Thursday, January 15, 2009

The Shack

A very interesting book to read is The Shack written by Wm. Paul Young. Young's BA Degree is in Religion. The book gives us some great perspective about how God relates to us in this world today.

The book begins with us meeting Mack, alone in his home with an ice storm covering the outside world. Mack goes to the mailbox, not knowing if the mailman will even run the mail in this weather, and what he finds is the beginning of his look at his relationship with God. When he goes to the mailbox, he finds a note from someone who calls himself Papa. No stamp. No return address. The note said that Papa missed him and wanted to meet him at "The Shack". "The Shack" is the place where he found items that belonged to his daughter Missy who was believed to be killed by a serial killer. Mack blamed himself for her death.

On the way back to the house, Mack slips on the ice and is knocked out for a few minutes. He then drags himself back into the house and waits for his wife to come home.

Mack doesn't tell his wife about the note. Instead, he makes arrangements for her and his other kids to take a trip so that he can sneak away to the shack, thinking that whoever wrote the note was the killer and he would finally get revenge. The end of the story is when Missy's body is finally found and put to rest, giving closure to the family. What is between deals with Mack and his relationship with God.

I'm not going to go into detail about what happens in the book. Instead, I will choose some areas that particularly interested me.
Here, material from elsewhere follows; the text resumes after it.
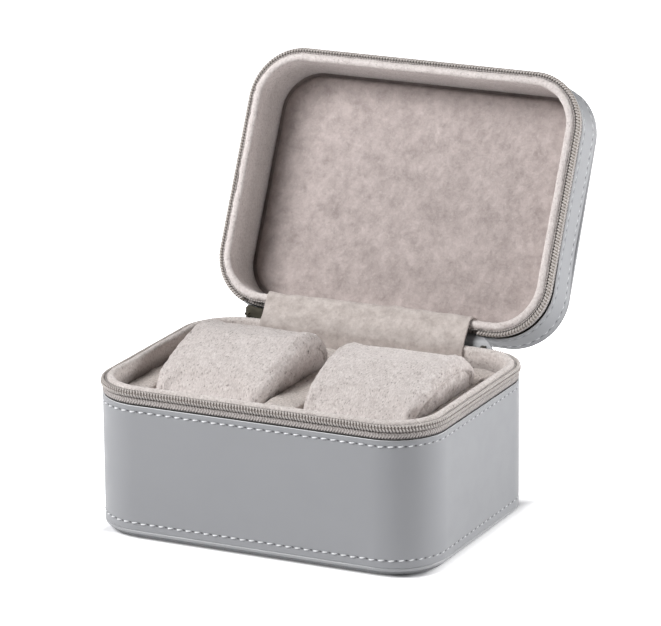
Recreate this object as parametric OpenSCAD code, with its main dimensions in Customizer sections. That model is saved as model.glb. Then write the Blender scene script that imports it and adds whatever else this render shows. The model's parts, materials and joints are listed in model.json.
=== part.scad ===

When we meet God, Jesus and the Holy Spirit we are surprised, and I found it a bit hard to adjust to, that God was a black woman, Jesus was a man from the Middle East and the Holy Spirit was an Asian woman. Mack found it hard to focus on God, felt very comfortable with Jesus, and felt that the Holy Spirit was elusive. What this section of the book impressed upon me was that God is not found in a particular area, but exists within all people regardless of race, sex or religion. Later, Papa (God, the black woman) talks about how religion conditions His people to believe in certain ways. Aren't we all conditioned to believe in the religion we were raised? Most of us stay with that religion for life, some change to a different religion. All have the freedom to come or go. How can those who have been conditioned in Christianity, or any branch of it, be different from those who are conditioned in Buddhism? The same applies to all religions. Each believes their religion is the one true religion. Which one is the true religion, or is believing in and loving God the one true religion? Young also states that all people who believe in God/Goddess, whether Jewish, Christian, Muslim, Buddhist, Wiccan or any other religion are worshiping the same God, just in a different form. I've always had a problem when someone told me that a person from another religion would not be saved when I was taught that God loves everyone. Yes, people can make choices. But what about the child who is raised in conditions where he is not exposed to anything but his own religion? Does that mean he will not be saved?

More on The Shack later.

1 comment:

Aunt Dinah said...

I started reading The Shack before Christmas, got as far as Mack hanging out in the kitchen with God, and ran out of time and had to take the book back to library. I'm glad to have your summary of some of the things you got out of the book. It reminds me of something my mom often said: she was a Christian because she was born and raised in a Christian country and that being a Christian was what God had intended for her. She said if she had been born and raised somewhere else in the world she no doubt would have belonged to another religion and that would have been okay because that would have been what God intended. Interesting idea. Personally, I think everyone has to make his or her own decision about what "faith" is right for him or her, especially in a day and age when there is so much information available to us (at least in the "Western" world) to explore other faith traditions.